Makes you want to go back and hunt down all the glories of the novel which too many English teachers have managed to hide.
Point / counterpoint in the latest round of hand-wringing over the long rumored death of the novel.
First, Will Self in The Guardian, “The novel is dead (this time it’s for real)“:
I believe the serious novel will continue to be written and read, but it will be an art form on a par with easel painting or classical music: confined to a defined social and demographic group, requiring a degree of subsidy, a subject for historical scholarship rather than public discourse.
Granted, Self is taken the opinions of his teenaged son (his “canary” in the cultural coal mine, as it were) perhaps too seriously. Also, he seems to be arguing for the death of something that was already long dead. The novel as the primary cultural artifact was supplanted decades hence by movies, television, what have you. And today, yes, all the cultural elites reading The Goldfinch at the same time as all their friends are often just waiting to start nattering on about Game of Thrones.

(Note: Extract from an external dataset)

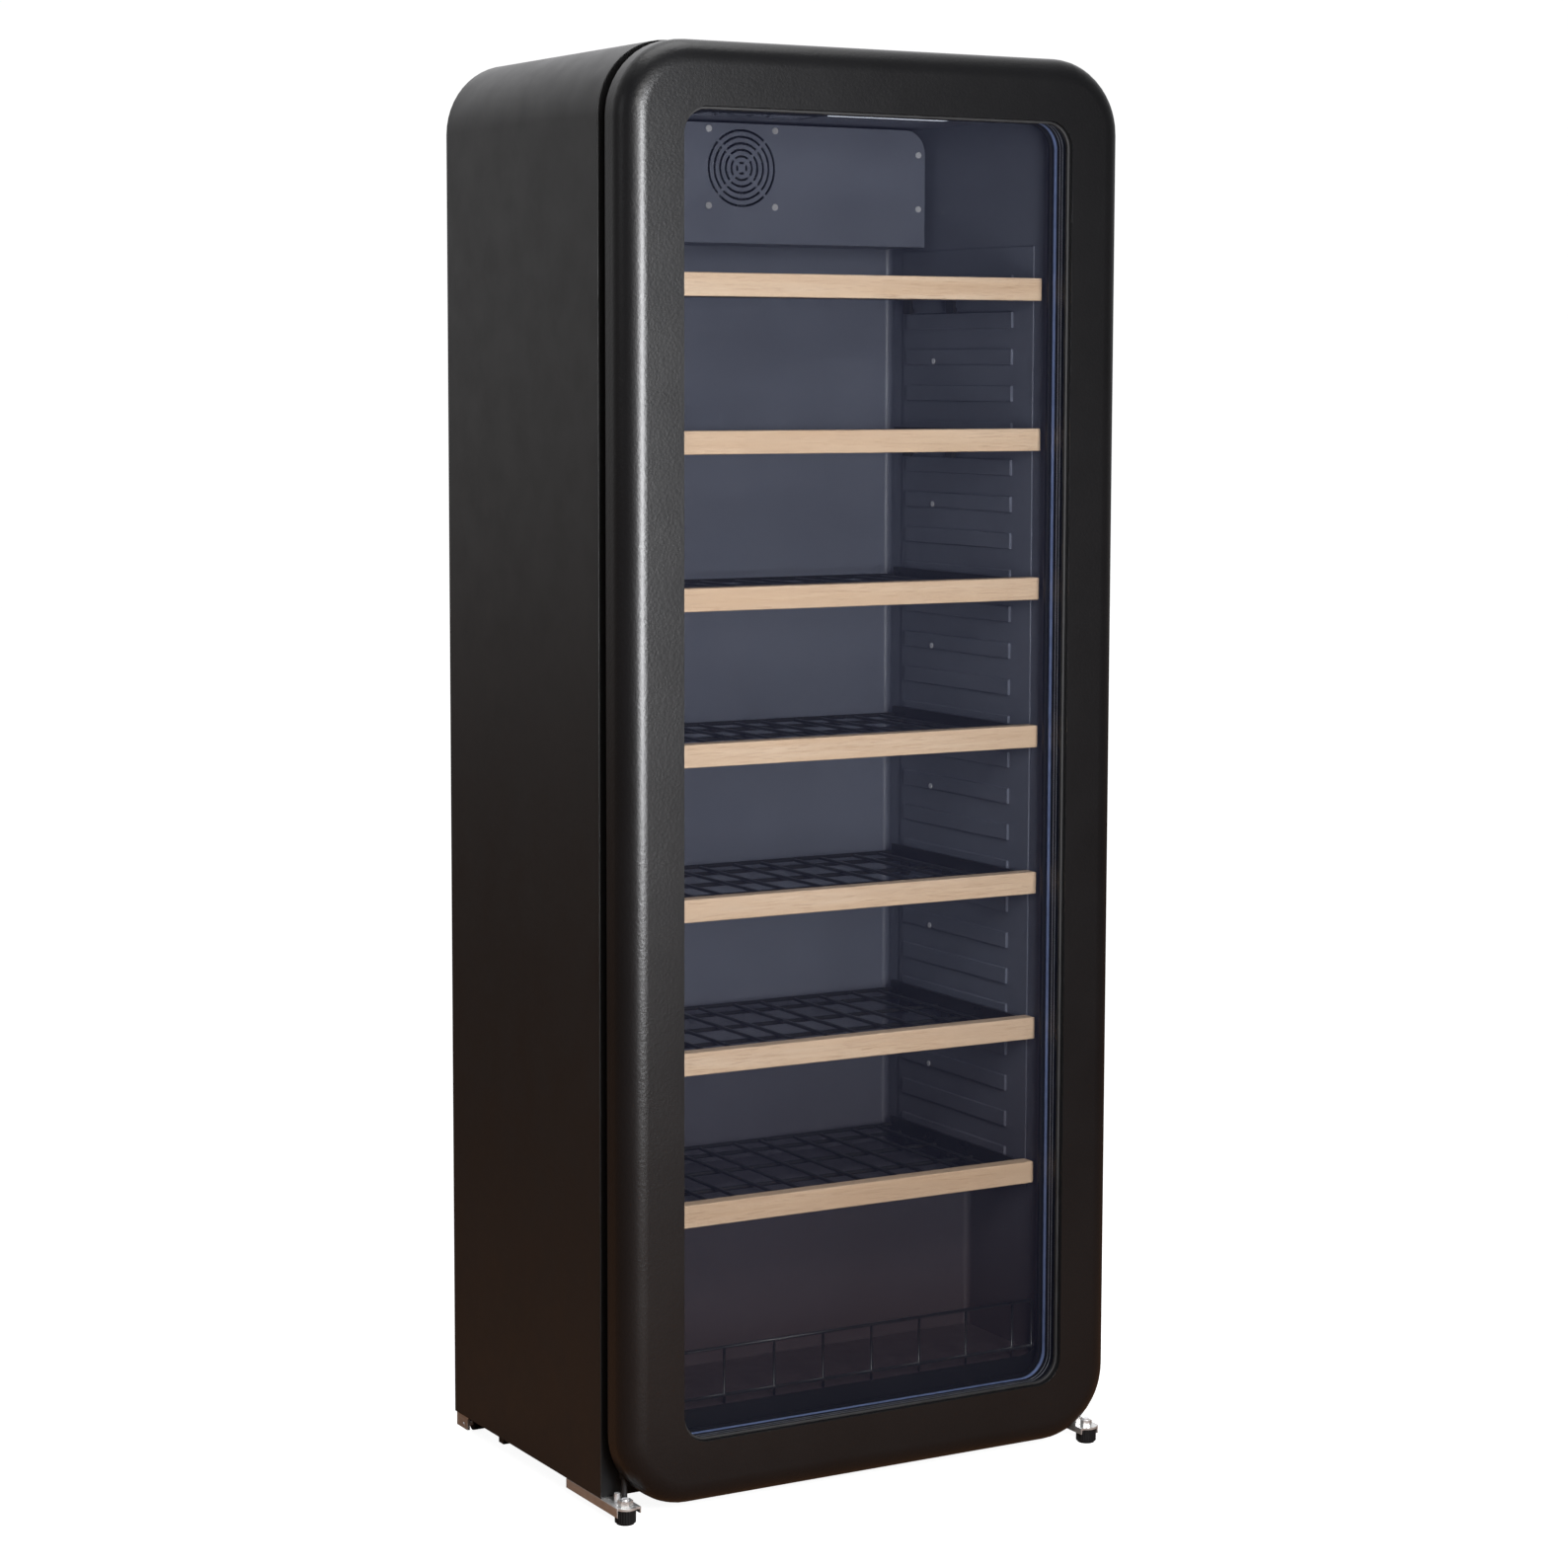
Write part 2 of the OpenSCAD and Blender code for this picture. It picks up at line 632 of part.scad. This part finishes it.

David Ulin had a brief riposte to Self’s critique in The Los Angeles Times, that was notable for its lack of patience:
I’m tired of reading about the death of the book. It’s not true, in the first place, and in the second, it’s a lazy signifier, a way of addressing cultural import (or risk) that’s not really justified.
In other words, when people stop reading completely, then we have something to worry about. Nearly 200,000 copies of The Goldfinch have been sold so far this year. Say what you will about it, that’s a book that clocks in at nearly 800 pages and goes for $30 a pop in hardcover. Somebody is still reading out there.